Il n’était jamais seul. Cette impression lointaine d’être observé, accompagné.

Ce rêve récurrent d’une lumière qui lui parle, une aura bleutée. Aucune explication.

Ce réveil au milieu de la nuit. Christian dormait.

Silence dans les couloirs.

Il avait subitement aimé cette chambre, cet instant suspendu, l’impression d’être à sa place. C’était son chemin, il devait passer par là. Il s’était levé du fauteuil, il s'était approché, il avait pris la main inerte.

Il avait serré les longs doigts fins. Il avait pleuré. Toute cette force en lui, cette énergie qui enflammait son ventre.

Un instant de bonheur.

Il en avait été gêné.

Ce chemin qu’il aurait choisi.

Comment était-ce possible ?

Christian s'était réveillé. Vraiment réveillé. Pas sous la forme de délires ou de crises de folies mais un réveil conscient. Quelques minutes.

Il lisait dans le fauteuil inclinable quand il avait réalisé soudainement que son frère avait les yeux ouverts. Il s'était approché du lit.

Regards croisés. Il avait su immédiatement que Christian était là. Vraiment là.

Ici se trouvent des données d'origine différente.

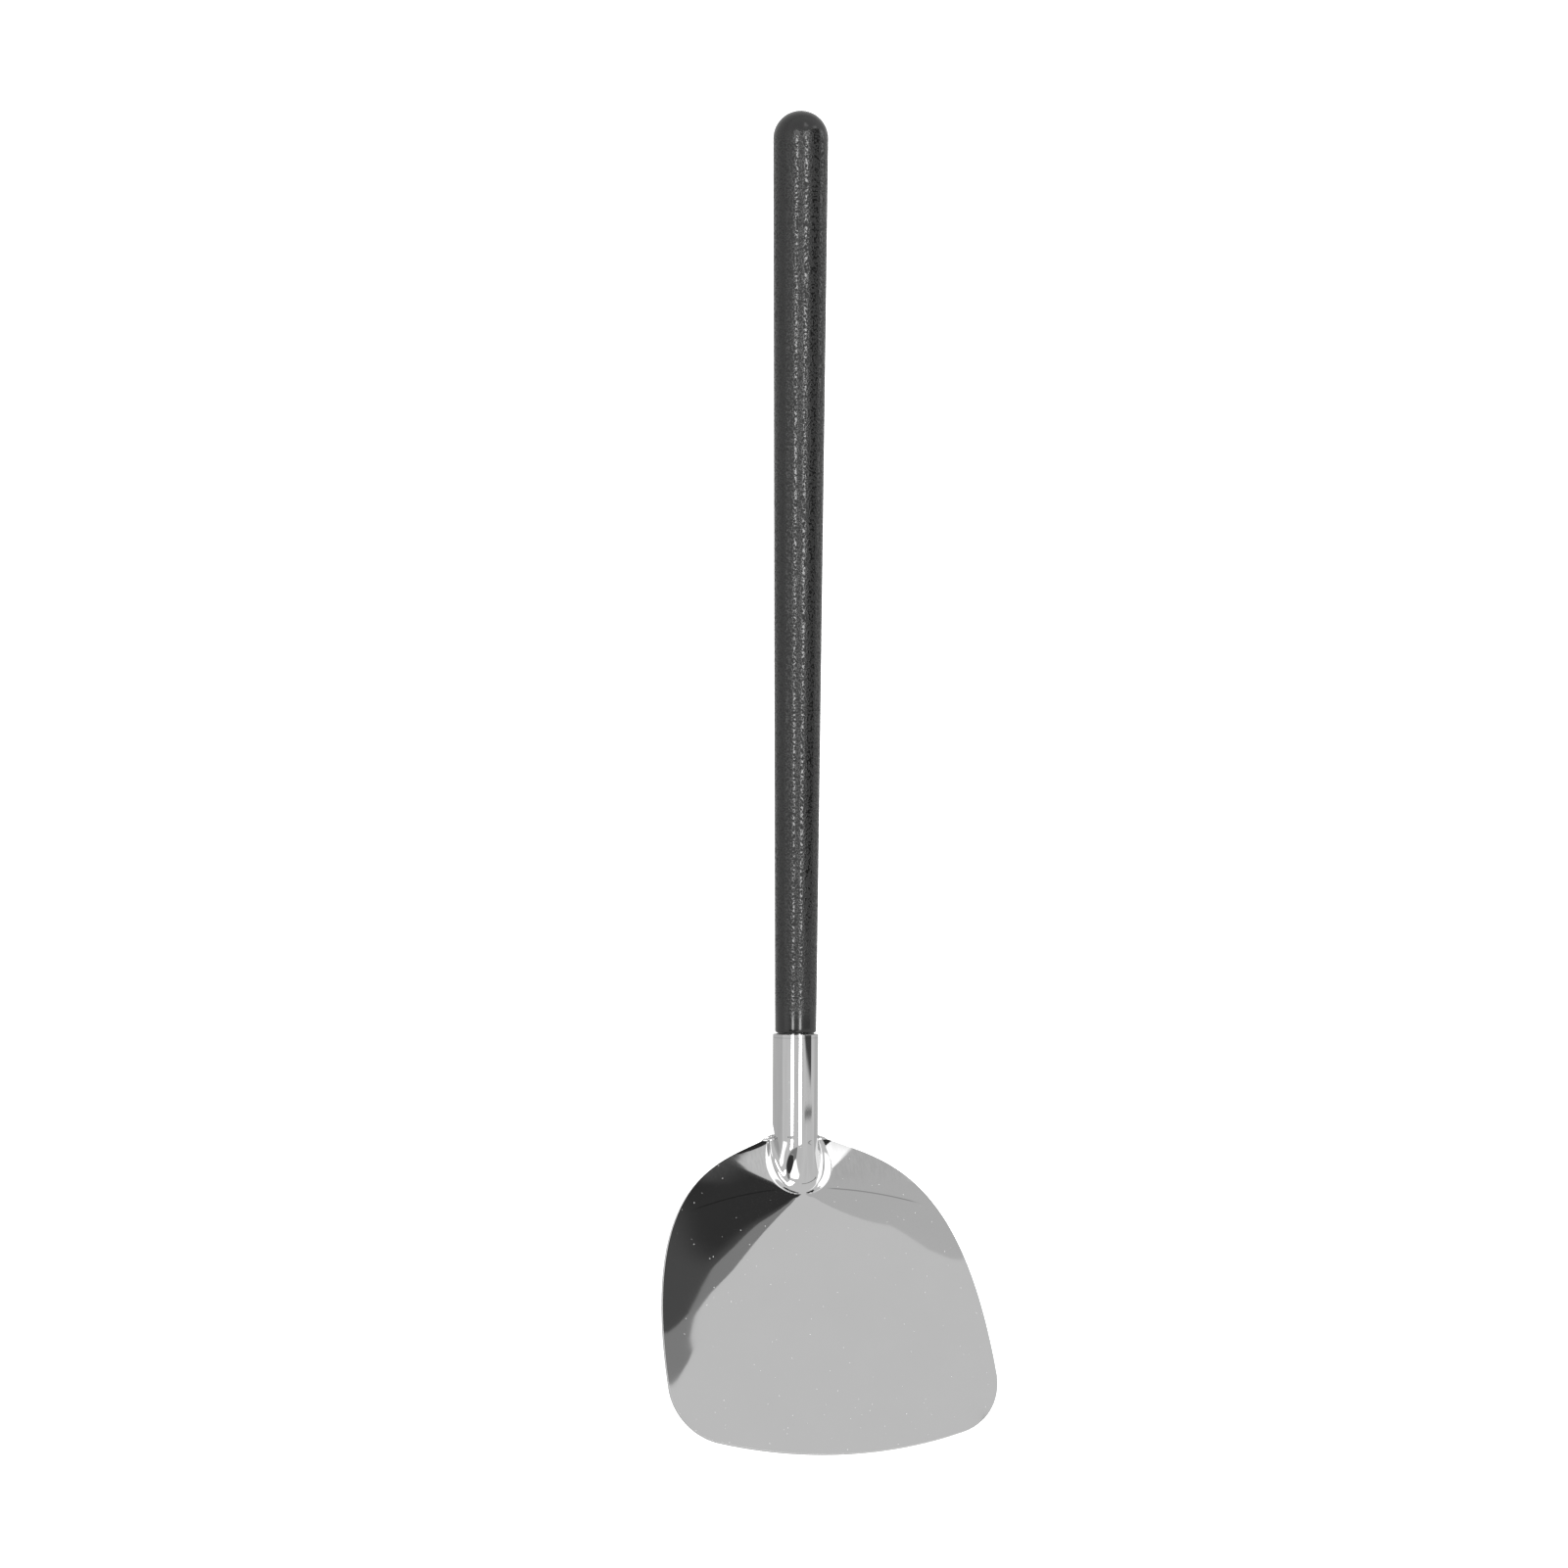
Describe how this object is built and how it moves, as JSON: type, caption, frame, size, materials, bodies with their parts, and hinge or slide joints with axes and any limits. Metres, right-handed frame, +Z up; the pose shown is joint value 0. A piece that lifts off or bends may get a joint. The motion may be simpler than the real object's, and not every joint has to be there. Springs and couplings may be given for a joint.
{
  "type": "hot pot ladle",
  "caption": "Long-handled flat ladle turner: one stamped steel sheet makes the broad blade, raised shoulders and rolled socket, on a tapered black handle with a round end.",
  "frame": {"origin": "middle of the footprint, on the worktop that the tool lies on with its food side up", "axes": "+Y along the handle toward its round end, +X across the blade, +Z up, out of the food side; x = 0 is the mirror plane"},
  "size_m": [0.1164, 0.4444, 0.0562],
  "materials": {
    "polished_steel": "mirror polished, with faint die lines near the neck",
    "black_plastic": "fine spark-eroded grain with a soft sheen",
    "pin_steel": "bright"
  },
  "bodies": {
    "root": {"head": "polished_steel", "handle": "black_plastic", "retaining_pin": "pin_steel"}
  },
  "joints": []
}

La joie et la panique. La délivrance et aussitôt la peur de tout ce qu'il allait devoir expliquer.

Comment dire ce qui ne peut être accepté ? Il n'avait jamais imaginé qu'il serait responsable des premiers mots, que c'est sur lui que tomberait la tâche redoutable d'expliquer le désastre.

Christian s'était très vite assoupi, comme épuisé par l'ouverture des yeux et plus encore par cet effort de conscience.

Il était retourné s'asseoir, le cœur battant, immensément soulagé."